Moving westward through Pennsylvania in The Federal, the private railroad car in which Woodrow Wilson rode to victory in 1912, he proclaimed out of the past that the Democrats had beaten the Republicans to social security, the minimum wage, federal aid to the farmer. Meanwhile, his managers had arranged for a national TV hookup so that he could reply to Eisenhower's speeches in Cleveland and Lexington. At Pittsburgh Stevenson stepped before the TV cameras for a speech billed as a "turning point" of the campaign, but his sharp thrusts at Eisenhower and the Republican social-welfare record were dulled by his halting delivery. And after it was all over, some Stevenson advisors had misgivings about the tactic of attacking the President anyway.
Last-Minute Qualm. Misgivings or no, the attack was on. One day last week Stevenson charged that the President, amid the economic distress, was claiming credit "for every good thing in the country from the American flag to fried chicken"--including the New Deal and Fair Deal; this reminded Stevenson of how the Russians had claimed credit for inventing the telephone and TV. Eisenhower's cabinet were "men of wealth and position," and the President himself, Stevenson added in the distributed text, "has not known or cared what was going on." At this point in the tactic, however, Stevenson, who fusses endlessly over his speeches, had a qualm; on delivery he toned down the last line of the attack to read "has not been fully informed."
Through overcast and heavy skies he flew on to New York City for the high point of his week of campaigning. With Eleanor Roosevelt, Senator Herbert H. Lehman, Governor Averell Harriman, Senatorial Candidate Robert Wagner and Tammany Boss Carmine De Sapio, he sped in a motorcade from one end of Manhattan to the other, praising public housing and declaiming against filth and squalor (Stevenson pronounced it "squay-lor"). Beneath gleaming floodlights in Harlem he struck hard, eloquently and effectively in favor of civil rights, "the great, unfinished business of the U.S. . . ."
Next day Stevenson went down to Borough Hall in Brooklyn, where he donned an Indian war bonnet before a roundup of Brooklyn Indians (who dubbed him "Big Chief Joe Smith"). He took in the second game of the World Series, where he got a polite and informal reception, posed for photographers wearing a Dodger cap atop a Yankee cap. Then he swirled < to the Yale campus in New Haven, Conn, to deliver a speech designed, so said his managers, to reassure his old disciples that he had not changed. When his motorcade turned into College Street past the freshman dormitories, he was greeted by shouts of "We like Ike!" from curb and window. Outside Woolsey Hall some 2,000 students howled in derision as he was escorted inside to deliver his speech.

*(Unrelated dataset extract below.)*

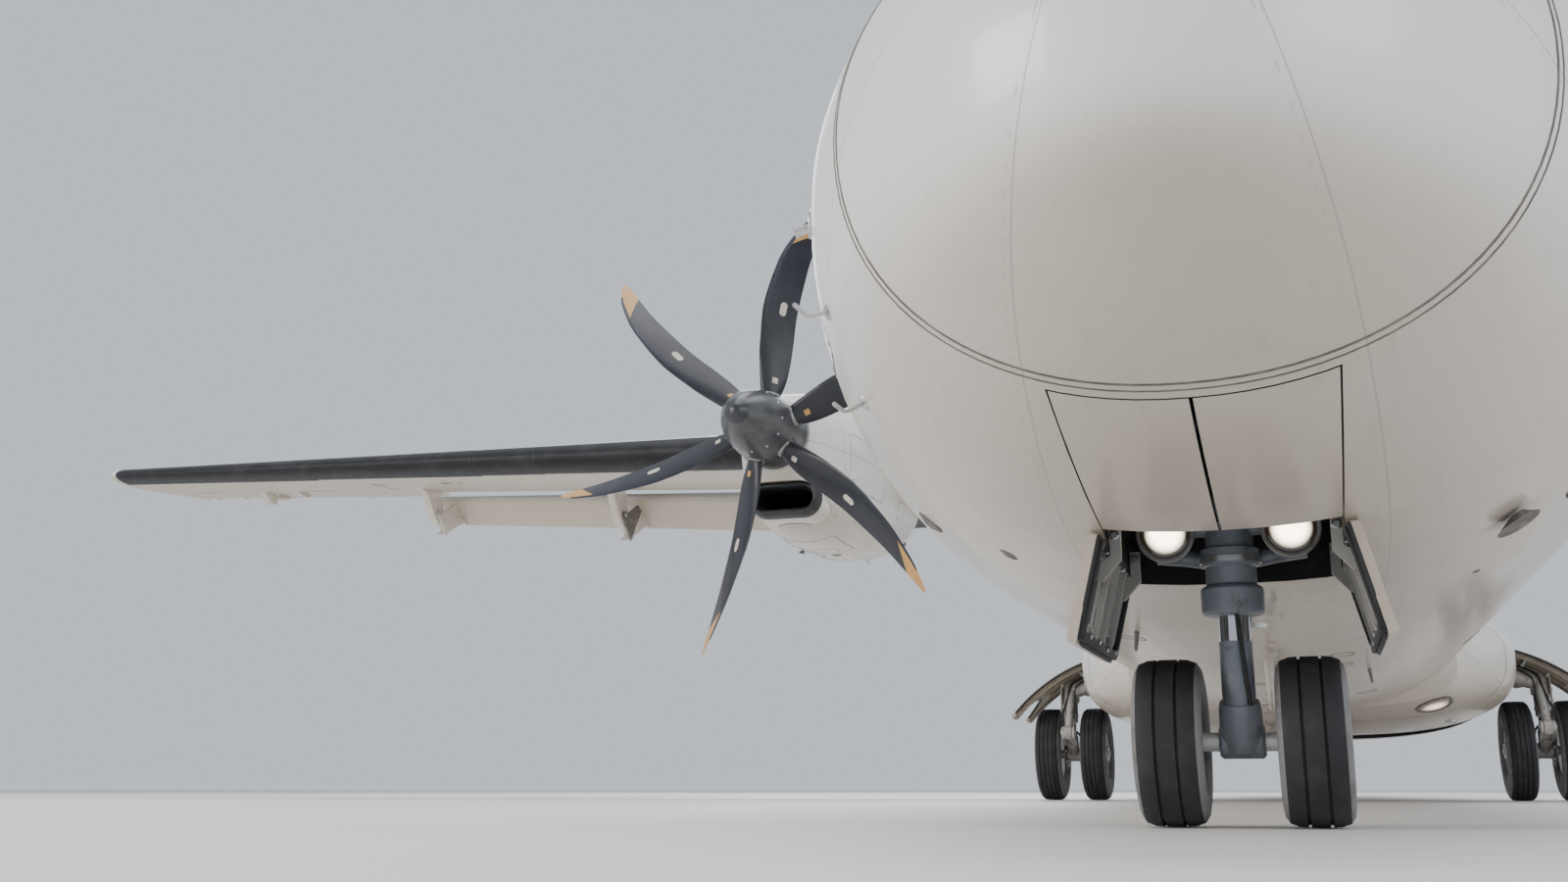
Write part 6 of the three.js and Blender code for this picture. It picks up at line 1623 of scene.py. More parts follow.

"This is a point in the campaign,' said Adlai Stevenson, "where it seems worthwhile recalling the ground rules of political responsibility--and I mean in terms of self-reminder as much as criticism, because I don't consider myself by any means blameless . . . Perhaps there is too much of the commonplace in the old injunction that victory is after all not an end in itself. Yet I often think that the single greatest difficulty about running for responsible public office is how you can win without, in the process, proving yourself unworthy of winning." Then he added determinedly: "Don't misunderstand me. I mean to win in November!"
When Stevenson reappeared outside on the balcony, he was greeted with more uproarious student cries of "We like Ike!" Stevenson, though calm and trying to be good-natured, was obviously nettled. He chided the boys about the good manners of Princeton and the merits of the two-party system ("Oh, please don't boo that!"), and he was reminded of how 30 years ago that night he had been in Russia as a touring newspaper correspondent. "I remember very acutely," he said, "there were no public meetings like this. Good night." Then he turned on his heel and walked away.